Task goal: Go through the listing and copy every line word for word.

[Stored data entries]
○ ○ ○ ○ ○ ○ ○

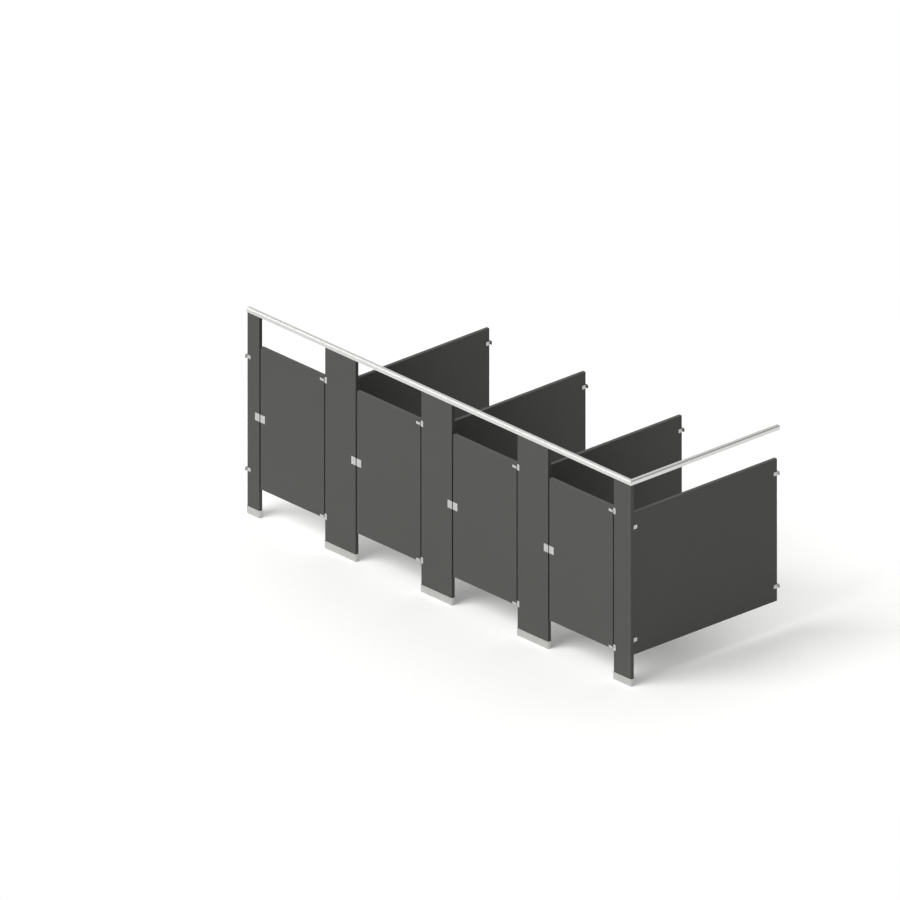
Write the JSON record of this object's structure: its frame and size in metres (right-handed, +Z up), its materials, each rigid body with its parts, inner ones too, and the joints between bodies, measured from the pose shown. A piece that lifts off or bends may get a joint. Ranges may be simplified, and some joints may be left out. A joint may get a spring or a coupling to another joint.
{
  "type": "bathroom stall partition",
  "caption": "Overhead-braced toilet cubicle run for a washroom corner, with charcoal laminate doors, dividers and pilasters, aluminium headrail, steel shoes, pivot hinges and slide latches",
  "frame": {"origin": "on the floor, under the centre of the bounding box", "axes": "+X runs along the front from the side wall to the open end, +Y runs from the doors back to the rear wall, +Z is up; the doors face -Y"},
  "size_m": [5.39, 1.926, 2.126],
  "materials": {
    "charcoal_laminate": "matt charcoal high-pressure laminate on board",
    "satin_chrome": "satin chrome plated",
    "anodised_aluminium": "clear anodised extrusion",
    "stainless_steel": "brushed stainless sheet",
    "zinc_plated_steel": "zinc plated",
    "white_nylon": "natural nylon",
    "black_rubber": "moulded rubber"
  },
  "bodies": {
    "root": {"pilaster_1": "charcoal_laminate", "pilaster_2": "charcoal_laminate", "pilaster_3": "charcoal_laminate", "pilaster_4": "charcoal_laminate", "pilaster_5": "charcoal_laminate", "divider_panel_1": "charcoal_laminate", "divider_panel_2": "charcoal_laminate", "divider_panel_3": "charcoal_laminate", "end_panel": "charcoal_laminate", "shoes": "stainless_steel", "floor_plates": "zinc_plated_steel", "levelling_bolts": "zinc_plated_steel", "headrail_front": "anodised_aluminium", "headrail_side": "anodised_aluminium", "headrail_elbow": "zinc_plated_steel", "headrail_sockets": "satin_chrome", "stirrup_brackets": "satin_chrome", "hinge_brackets": "satin_chrome", "hinge_pins": "zinc_plated_steel", "hinge_bushes": "white_nylon", "keepers": "satin_chrome", "keeper_buffers": "black_rubber", "frame_bolts": "satin_chrome", "frame_screws": "satin_chrome"},
    "door_1": {"door_1": "charcoal_laminate", "hinge_clips_1": "satin_chrome", "latch_plate_1": "satin_chrome", "latch_case_1": "satin_chrome", "coat_hook_1": "satin_chrome", "hook_tip_1": "black_rubber", "door_bolts_1": "satin_chrome"},
    "latch_1": {"latch_bolt_1": "satin_chrome", "latch_knob_1": "satin_chrome"},
    "door_2": {"door_2": "charcoal_laminate", "hinge_clips_2": "satin_chrome", "latch_plate_2": "satin_chrome", "latch_case_2": "satin_chrome", "coat_hook_2": "satin_chrome", "hook_tip_2": "black_rubber", "door_bolts_2": "satin_chrome"},
    "latch_2": {"latch_bolt_2": "satin_chrome", "latch_knob_2": "satin_chrome"},
    "door_3": {"door_3": "charcoal_laminate", "hinge_clips_3": "satin_chrome", "latch_plate_3": "satin_chrome", "latch_case_3": "satin_chrome", "coat_hook_3": "satin_chrome", "hook_tip_3": "black_rubber", "door_bolts_3": "satin_chrome"},
    "latch_3": {"latch_bolt_3": "satin_chrome", "latch_knob_3": "satin_chrome"},
    "door_4": {"door_4": "charcoal_laminate", "hinge_clips_4": "satin_chrome", "latch_plate_4": "satin_chrome", "latch_case_4": "satin_chrome", "coat_hook_4": "satin_chrome", "hook_tip_4": "black_rubber", "door_bolts_4": "satin_chrome"},
    "latch_4": {"latch_bolt_4": "satin_chrome", "latch_knob_4": "satin_chrome"}
  },
  "joints": [
    {"name": "door_1_swing", "type": "hinge", "parent": "root", "child": "door_1", "pos_m": [-1.628, -0.919, 0.318], "axis": [0, 0, -1], "range_deg": [0, 95], "stiffness_Nm_per_rad": 2.5, "springref_deg": -34.38},
    {"name": "latch_1_slide", "type": "slide", "parent": "door_1", "child": "latch_1", "axis": [-1, 0, 0], "range_m": [0, 0.03]},
    {"name": "door_2_swing", "type": "hinge", "parent": "root", "child": "door_2", "pos_m": [-0.28, -0.919, 0.318], "axis": [0, 0, -1], "range_deg": [0, 95], "stiffness_Nm_per_rad": 2.5, "springref_deg": -34.38},
    {"name": "latch_2_slide", "type": "slide", "parent": "door_2", "child": "latch_2", "axis": [-1, 0, 0], "range_m": [0, 0.03]},
    {"name": "door_3_swing", "type": "hinge", "parent": "root", "child": "door_3", "pos_m": [1.068, -0.919, 0.318], "axis": [0, 0, -1], "range_deg": [0, 95], "stiffness_Nm_per_rad": 2.5, "springref_deg": -34.38},
    {"name": "latch_3_slide", "type": "slide", "parent": "door_3", "child": "latch_3", "axis": [-1, 0, 0], "range_m": [0, 0.03]},
    {"name": "door_4_swing", "type": "hinge", "parent": "root", "child": "door_4", "pos_m": [2.416, -0.919, 0.318], "axis": [0, 0, -1], "range_deg": [0, 95], "stiffness_Nm_per_rad": 2.5, "springref_deg": -34.38},
    {"name": "latch_4_slide", "type": "slide", "parent": "door_4", "child": "latch_4", "axis": [-1, 0, 0], "range_m": [0, 0.03]}
  ]
}
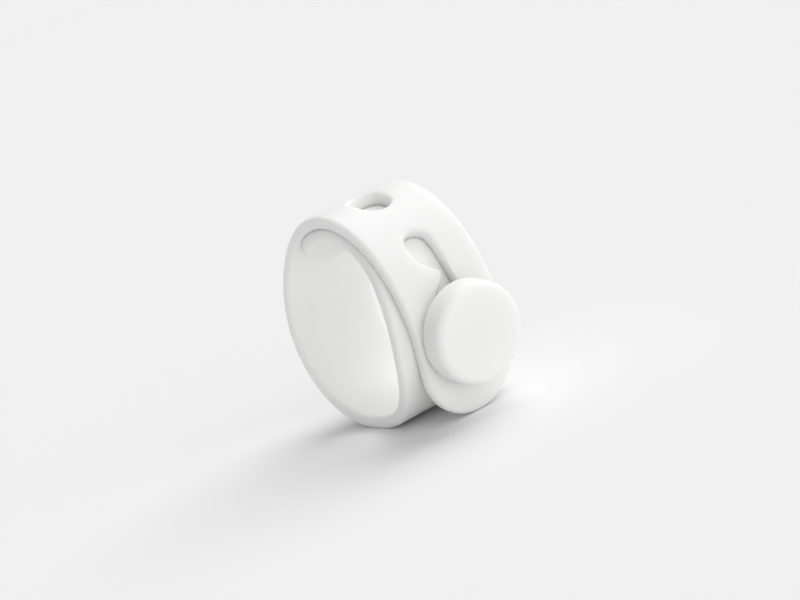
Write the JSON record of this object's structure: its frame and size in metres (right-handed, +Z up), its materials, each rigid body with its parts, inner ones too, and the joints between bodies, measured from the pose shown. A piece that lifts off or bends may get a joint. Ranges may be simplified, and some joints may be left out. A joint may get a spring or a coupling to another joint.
{
  "type": "cable tie",
  "caption": "Soft white moulded cable tie closed in a loop: a flat strap whose keyhole slot is hooked over the neck of a flat round button.",
  "frame": {"origin": "on the floor, under the middle of the closed tie's overall length and width", "axes": "+Z up, +Y along the loop's axis, the way the cables run, +X from the loop towards the button"},
  "size_m": [0.0314, 0.0148, 0.0259],
  "materials": {
    "silicone": "matte"
  },
  "bodies": {
    "root": {"strap": "silicone"}
  },
  "joints": []
}
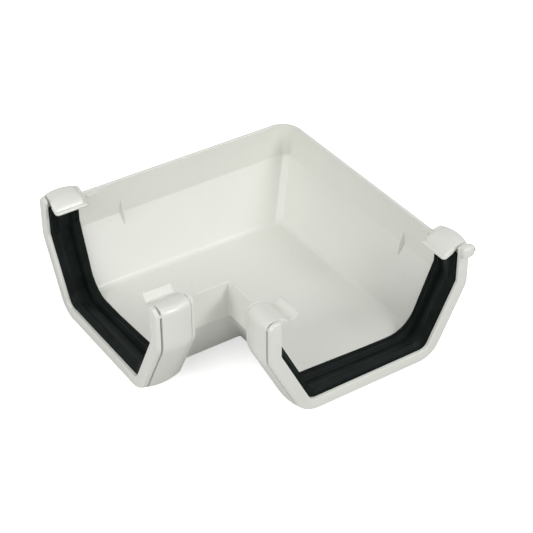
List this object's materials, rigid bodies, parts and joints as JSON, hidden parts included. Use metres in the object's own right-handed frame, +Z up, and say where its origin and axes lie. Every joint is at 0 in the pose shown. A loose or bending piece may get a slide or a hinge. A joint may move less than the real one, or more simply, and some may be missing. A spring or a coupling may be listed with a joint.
{
  "type": "gutter angle",
  "caption": "Right-angle corner for a square-profile rainwater gutter: an open trough with a sealed, strapped socket on each leg.",
  "frame": {"origin": "centre of the bounding box, at the level of the strap bottoms that the angle rests on", "axes": "+Z up, open side up; one leg runs to -X and its socket faces -X, the other runs to -Y and its socket faces -Y"},
  "size_m": [0.1714, 0.1746, 0.0701],
  "materials": {
    "white_pvc": "smooth moulded, half gloss",
    "black_rubber": "matte ribbed"
  },
  "bodies": {
    "root": {"angle_body": "white_pvc", "strap_left": "white_pvc", "strap_right": "white_pvc", "seal_left": "black_rubber", "seal_right": "black_rubber"}
  },
  "joints": []
}
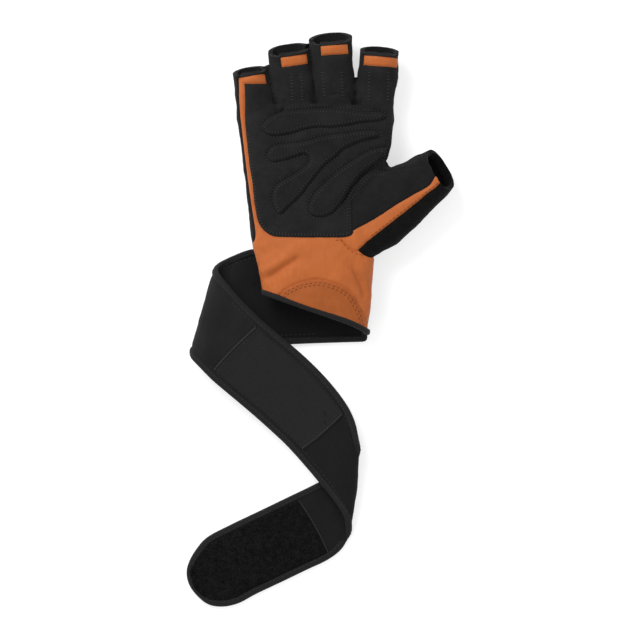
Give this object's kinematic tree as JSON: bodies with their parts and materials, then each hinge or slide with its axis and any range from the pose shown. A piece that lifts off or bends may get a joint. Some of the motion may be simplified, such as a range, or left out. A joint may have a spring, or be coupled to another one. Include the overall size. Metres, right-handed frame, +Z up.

○ ○ ○ ○ ○ ○ ○

Written response:
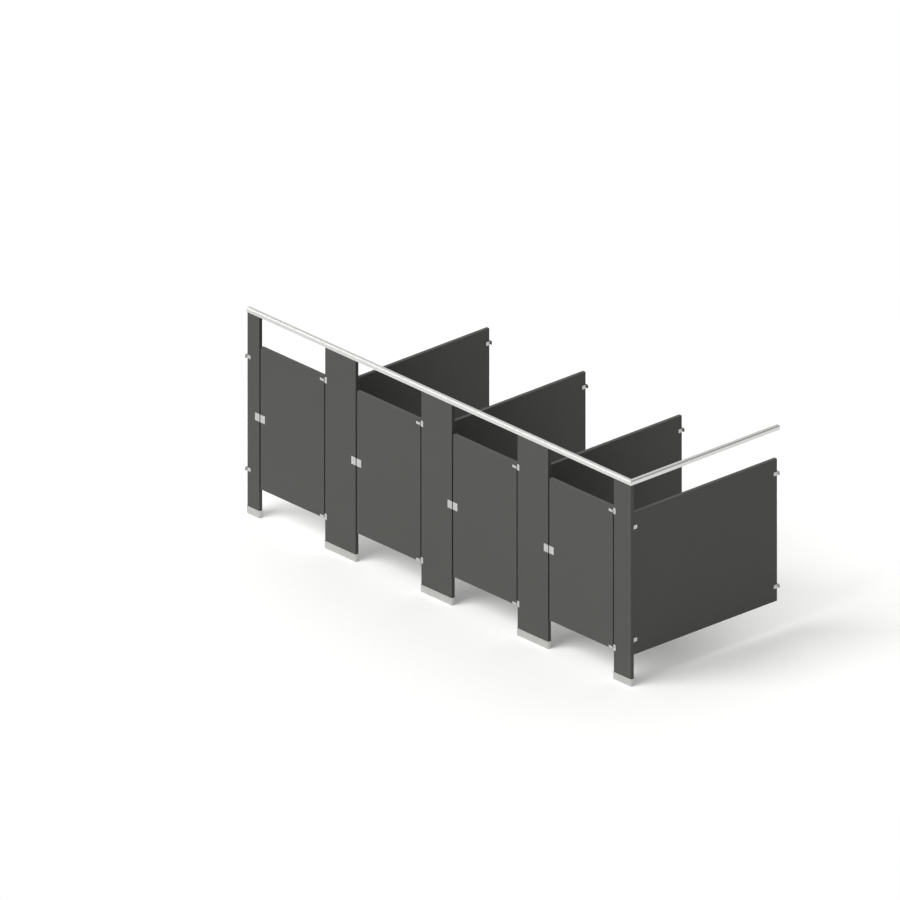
Write the JSON record of this object's structure: its frame and size in metres (right-handed, +Z up), its materials, each rigid body with its parts, inner ones too, and the joints between bodies, measured from the pose shown. A piece that lifts off or bends may get a joint. Ranges may be simplified, and some joints may be left out. A joint may get a spring or a coupling to another joint.
{
  "type": "bathroom stall partition",
  "caption": "Overhead-braced toilet cubicle run for a washroom corner, with charcoal laminate doors, dividers and pilasters, aluminium headrail, steel shoes, pivot hinges and slide latches",
  "frame": {"origin": "on the floor, under the centre of the bounding box", "axes": "+X runs along the front from the side wall to the open end, +Y runs from the doors back to the rear wall, +Z is up; the doors face -Y"},
  "size_m": [5.39, 1.926, 2.126],
  "materials": {
    "charcoal_laminate": "matt charcoal high-pressure laminate on board",
    "satin_chrome": "satin chrome plated",
    "anodised_aluminium": "clear anodised extrusion",
    "stainless_steel": "brushed stainless sheet",
    "zinc_plated_steel": "zinc plated",
    "white_nylon": "natural nylon",
    "black_rubber": "moulded rubber"
  },
  "bodies": {
    "root": {"pilaster_1": "charcoal_laminate", "pilaster_2": "charcoal_laminate", "pilaster_3": "charcoal_laminate", "pilaster_4": "charcoal_laminate", "pilaster_5": "charcoal_laminate", "divider_panel_1": "charcoal_laminate", "divider_panel_2": "charcoal_laminate", "divider_panel_3": "charcoal_laminate", "end_panel": "charcoal_laminate", "shoes": "stainless_steel", "floor_plates": "zinc_plated_steel", "levelling_bolts": "zinc_plated_steel", "headrail_front": "anodised_aluminium", "headrail_side": "anodised_aluminium", "headrail_elbow": "zinc_plated_steel", "headrail_sockets": "satin_chrome", "stirrup_brackets": "satin_chrome", "hinge_brackets": "satin_chrome", "hinge_pins": "zinc_plated_steel", "hinge_bushes": "white_nylon", "keepers": "satin_chrome", "keeper_buffers": "black_rubber", "frame_bolts": "satin_chrome", "frame_screws": "satin_chrome"},
    "door_1": {"door_1": "charcoal_laminate", "hinge_clips_1": "satin_chrome", "latch_plate_1": "satin_chrome", "latch_case_1": "satin_chrome", "coat_hook_1": "satin_chrome", "hook_tip_1": "black_rubber", "door_bolts_1": "satin_chrome"},
    "latch_1": {"latch_bolt_1": "satin_chrome", "latch_knob_1": "satin_chrome"},
    "door_2": {"door_2": "charcoal_laminate", "hinge_clips_2": "satin_chrome", "latch_plate_2": "satin_chrome", "latch_case_2": "satin_chrome", "coat_hook_2": "satin_chrome", "hook_tip_2": "black_rubber", "door_bolts_2": "satin_chrome"},
    "latch_2": {"latch_bolt_2": "satin_chrome", "latch_knob_2": "satin_chrome"},
    "door_3": {"door_3": "charcoal_laminate", "hinge_clips_3": "satin_chrome", "latch_plate_3": "satin_chrome", "latch_case_3": "satin_chrome", "coat_hook_3": "satin_chrome", "hook_tip_3": "black_rubber", "door_bolts_3": "satin_chrome"},
    "latch_3": {"latch_bolt_3": "satin_chrome", "latch_knob_3": "satin_chrome"},
    "door_4": {"door_4": "charcoal_laminate", "hinge_clips_4": "satin_chrome", "latch_plate_4": "satin_chrome", "latch_case_4": "satin_chrome", "coat_hook_4": "satin_chrome", "hook_tip_4": "black_rubber", "door_bolts_4": "satin_chrome"},
    "latch_4": {"latch_bolt_4": "satin_chrome", "latch_knob_4": "satin_chrome"}
  },
  "joints": [
    {"name": "door_1_swing", "type": "hinge", "parent": "root", "child": "door_1", "pos_m": [-1.628, -0.919, 0.318], "axis": [0, 0, -1], "range_deg": [0, 95], "stiffness_Nm_per_rad": 2.5, "springref_deg": -34.38},
    {"name": "latch_1_slide", "type": "slide", "parent": "door_1", "child": "latch_1", "axis": [-1, 0, 0], "range_m": [0, 0.03]},
    {"name": "door_2_swing", "type": "hinge", "parent": "root", "child": "door_2", "pos_m": [-0.28, -0.919, 0.318], "axis": [0, 0, -1], "range_deg": [0, 95], "stiffness_Nm_per_rad": 2.5, "springref_deg": -34.38},
    {"name": "latch_2_slide", "type": "slide", "parent": "door_2", "child": "latch_2", "axis": [-1, 0, 0], "range_m": [0, 0.03]},
    {"name": "door_3_swing", "type": "hinge", "parent": "root", "child": "door_3", "pos_m": [1.068, -0.919, 0.318], "axis": [0, 0, -1], "range_deg": [0, 95], "stiffness_Nm_per_rad": 2.5, "springref_deg": -34.38},
    {"name": "latch_3_slide", "type": "slide", "parent": "door_3", "child": "latch_3", "axis": [-1, 0, 0], "range_m": [0, 0.03]},
    {"name": "door_4_swing", "type": "hinge", "parent": "root", "child": "door_4", "pos_m": [2.416, -0.919, 0.318], "axis": [0, 0, -1], "range_deg": [0, 95], "stiffness_Nm_per_rad": 2.5, "springref_deg": -34.38},
    {"name": "latch_4_slide", "type": "slide", "parent": "door_4", "child": "latch_4", "axis": [-1, 0, 0], "range_m": [0, 0.03]}
  ]
}
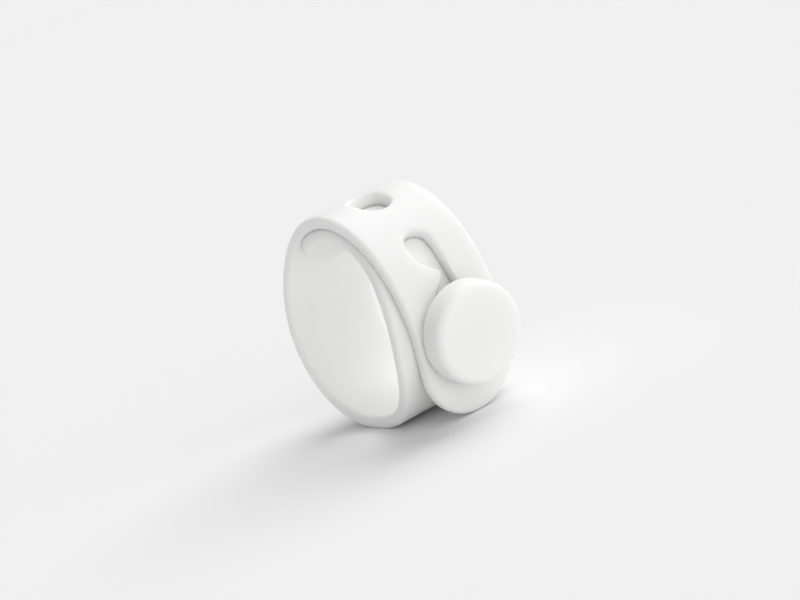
Write the JSON record of this object's structure: its frame and size in metres (right-handed, +Z up), its materials, each rigid body with its parts, inner ones too, and the joints between bodies, measured from the pose shown. A piece that lifts off or bends may get a joint. Ranges may be simplified, and some joints may be left out. A joint may get a spring or a coupling to another joint.
{
  "type": "cable tie",
  "caption": "Soft white moulded cable tie closed in a loop: a flat strap whose keyhole slot is hooked over the neck of a flat round button.",
  "frame": {"origin": "on the floor, under the middle of the closed tie's overall length and width", "axes": "+Z up, +Y along the loop's axis, the way the cables run, +X from the loop towards the button"},
  "size_m": [0.0314, 0.0148, 0.0259],
  "materials": {
    "silicone": "matte"
  },
  "bodies": {
    "root": {"strap": "silicone"}
  },
  "joints": []
}
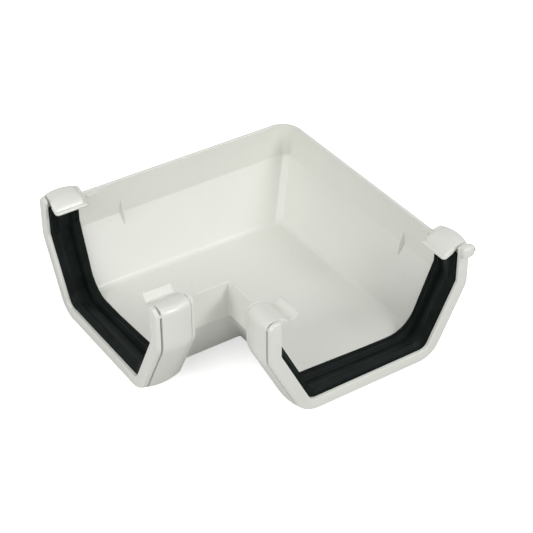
List this object's materials, rigid bodies, parts and joints as JSON, hidden parts included. Use metres in the object's own right-handed frame, +Z up, and say where its origin and axes lie. Every joint is at 0 in the pose shown. A loose or bending piece may get a slide or a hinge. A joint may move less than the real one, or more simply, and some may be missing. A spring or a coupling may be listed with a joint.
{
  "type": "gutter angle",
  "caption": "Right-angle corner for a square-profile rainwater gutter: an open trough with a sealed, strapped socket on each leg.",
  "frame": {"origin": "centre of the bounding box, at the level of the strap bottoms that the angle rests on", "axes": "+Z up, open side up; one leg runs to -X and its socket faces -X, the other runs to -Y and its socket faces -Y"},
  "size_m": [0.1714, 0.1746, 0.0701],
  "materials": {
    "white_pvc": "smooth moulded, half gloss",
    "black_rubber": "matte ribbed"
  },
  "bodies": {
    "root": {"angle_body": "white_pvc", "strap_left": "white_pvc", "strap_right": "white_pvc", "seal_left": "black_rubber", "seal_right": "black_rubber"}
  },
  "joints": []
}
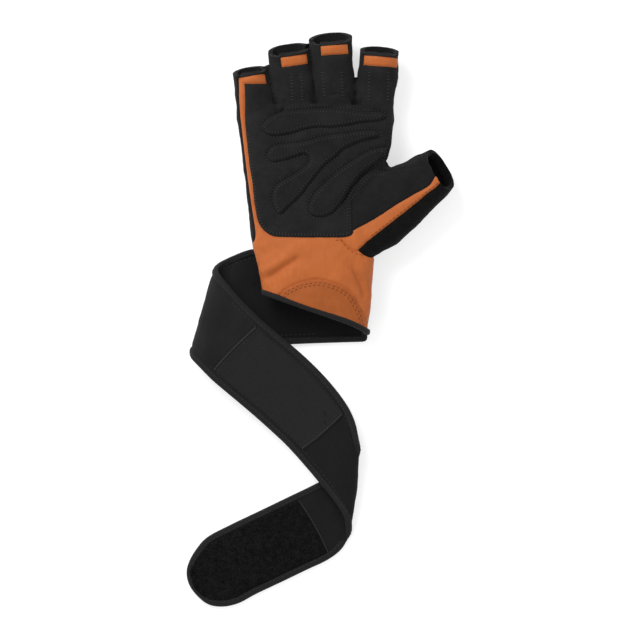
Give this object's kinematic tree as JSON: bodies with their parts and materials, then each hinge or slide with its axis and any range from the pose shown. A piece that lifts off or bends may get a joint. Some of the motion may be simplified, such as a range, or left out. A joint may have a spring, or be coupled to another one. Include the overall size. Metres, right-handed frame, +Z up.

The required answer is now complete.